Navigating the Smog: A Cooperative Multi-Agent RL for Accurate Air Pollution Mapping through Data Assimilation
Ichrak Mokhtari, Walid Bechkit, Mohamed Sami Assenine, Hervé Rivano
TL;DR
The paper tackles real-time air pollution mapping by optimizing UAV measurement locations to enhance Data Assimilation (DA) without ground-truth data. It introduces a cooperative Multi-Agent Reinforcement Learning framework where autonomous drones act as agents in a Markov Game, using independent Q-learning with shared state and team rewards, and two credit assignment schemes: equal split and difference rewards; the latter is implemented via a C51 distributional DQN. The DA objective is expressed through a team reward $R_t = \mathbb{E}[x^{a}_{t-1} - x^{a}_{t}]$, guiding drones to collect informative measurements and accelerate convergence of $x^{a}$ toward the true state, with BLUE-based modeling and a realistic observation structure.

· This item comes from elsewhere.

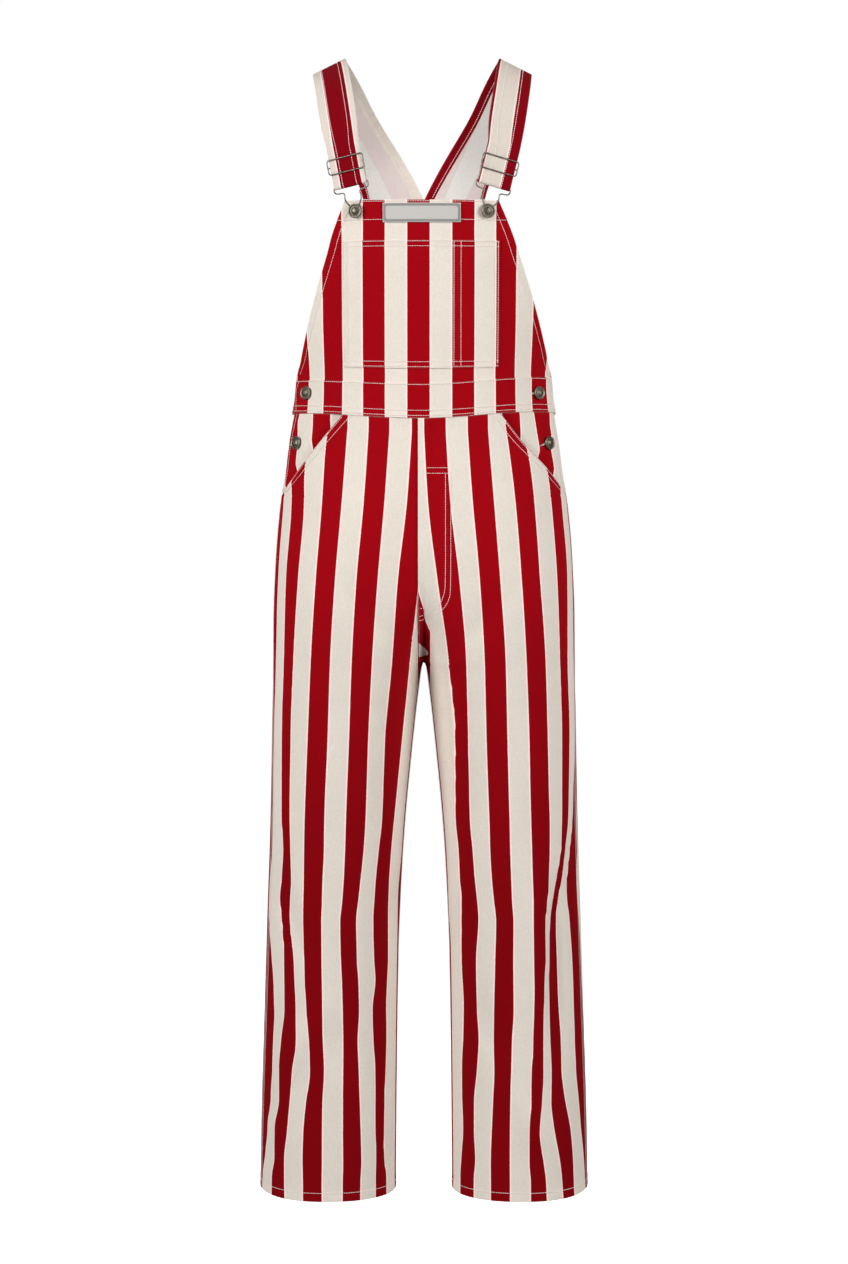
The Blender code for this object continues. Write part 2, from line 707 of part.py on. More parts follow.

Experiments on the FFT07 real-world dataset demonstrate substantial DA improvements, with the difference-rewards MARL achieving performance close to ground-truth-guided baselines and robust behavior under varying budgets and simulation quality. The work highlights scalable autonomous drone coordination for accurate pollution mapping and points to extensions to unsteady dispersion and other environmental monitoring challenges.
Abstract
The rapid rise of air pollution events necessitates accurate, real-time monitoring for informed mitigation strategies. Data Assimilation (DA) methods provide promising solutions, but their effectiveness hinges heavily on optimal measurement locations. This paper presents a novel approach for air quality mapping where autonomous drones, guided by a collaborative multi-agent reinforcement learning (MARL) framework, act as airborne detectives. Ditching the limitations of static sensor networks, the drones engage in a synergistic interaction, adapting their flight paths in real time to gather optimal data for Data Assimilation (DA). Our approach employs a tailored reward function with dynamic credit assignment, enabling drones to prioritize informative measurements without requiring unavailable ground truth data, making it practical for real-world deployments. Extensive experiments using a real-world dataset demonstrate that our solution achieves significantly improved pollution estimates, even with limited drone resources or limited prior knowledge of the pollution plume. Beyond air quality, this solution unlocks possibilities for tackling diverse environmental challenges like wildfire detection and management through scalable and autonomous drone cooperation.